Noch gestern morgen hatten israelische Regierungspolitiker eine Teilnahme der UNO an einer Nahostkonferenz erneut strikt abgelehnt. Die Ablehnung einer UN-Teilnahme wurde mit deren „einseitiger“ Haltung und der Resolution der UNO- Vollversammlung von 1975 begründet, in der Zionismus als eine „Form des Rassismus“ verurteilt wurde.

Der israelische Außenminister David Levy nahm in Brüssel keine klare Haltung zu einer Beteiligung der EG an einer Friedenskonferenz für den Nahen Osten ein. Nach einem Treffen der EG-Außenminister mit Levy hieß es, er habe die direkte Antwort umgangen.
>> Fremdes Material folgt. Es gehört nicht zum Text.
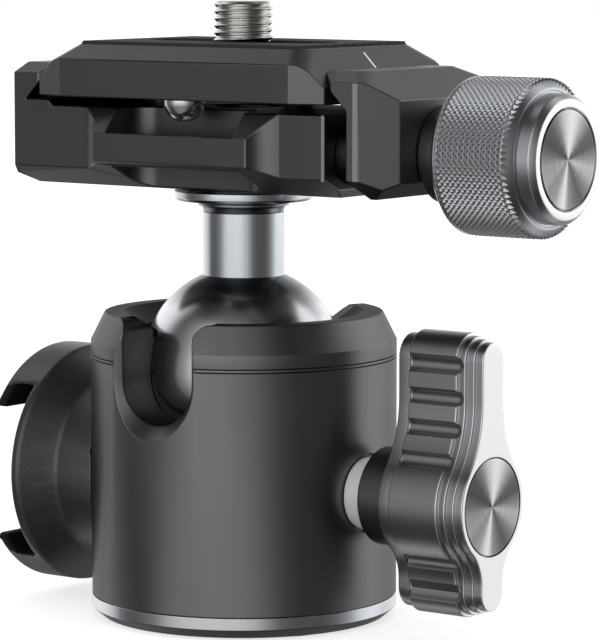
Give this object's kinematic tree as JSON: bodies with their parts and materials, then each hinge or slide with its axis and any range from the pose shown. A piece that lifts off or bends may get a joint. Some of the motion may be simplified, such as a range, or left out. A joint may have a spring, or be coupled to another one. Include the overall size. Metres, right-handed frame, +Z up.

Die israelischen Vorstellungen wurden vor allem von Syrien entschieden zurückgewiesen. Überraschend begab sich Bessmertnych, der nach seinen gestern morgen beendeten Gesprächen mit der Regierung Saudi-Arabiens ursprünglich direkt von Riad nach Genf fliegen wollte, am Mittag noch einmal in die syrische Hauptstadt Damaskus. Vor der Abreise aus Riad äußerte er sich vorsichtig optimistisch. Trotz Schamirs harscher Erklärung vom Wochenende, Israel werde keinen Zoll der besetzten Gebiete zurückgeben, solle man „nicht die Geduld verlieren“, erklärte der sowjetische Außenminister.

Das Treffen Bessmertnych-Arafat wurde in Genf gestern als eine „Streicheleinheit“ für den seit der Golfkrise international weitgehend isolierten PLO-Chef gewertet. Wenn überhaupt, sei nur die UdSSR in der Lage, die PLO zu einem vorläufigen Verzicht auf die Teilnahme an Verhandlungen zu bewegen — mit dem Argument, daß nur dann eine Chance bestehe, diese Verhandlungen in Gang zu bekommen.

Die Vereinigten Staaten haben einem Bericht der 'New York Times‘ zufolge einen umfassenden Abrüstungsplan für den Nahen Osten, der auf arabischer und israelischer Seite einen Verzicht auf Massenvernichtungswaffen vorsieht. Die Zeitung berichtete am Dienstag unter Berufung auf nicht näher genannte Regierungskreise, nach den Vorstellungen der USA sollten die arabischen Staaten auf jegliche Chemiewaffen und Israel auf die Produktion des zur Herstellung von Atomwaffen nötigen Urans verzichten. Weiter sollten sich beide Seiten auf Raketen mit einer Reichweite von 145 Kilometern beschränken. Zehn Jahre nach Unterzeichnung eines Abkommens sollten alle chemischen Waffen im arabischen Raum zerstört sein. Israel müßte im Gegenzug seinen militärischen Atomreaktor bei Dimona internationaler Kontrolle zugänglich machen. Ein US-Sprecher dementierte gestern die Zeitungsmeldung.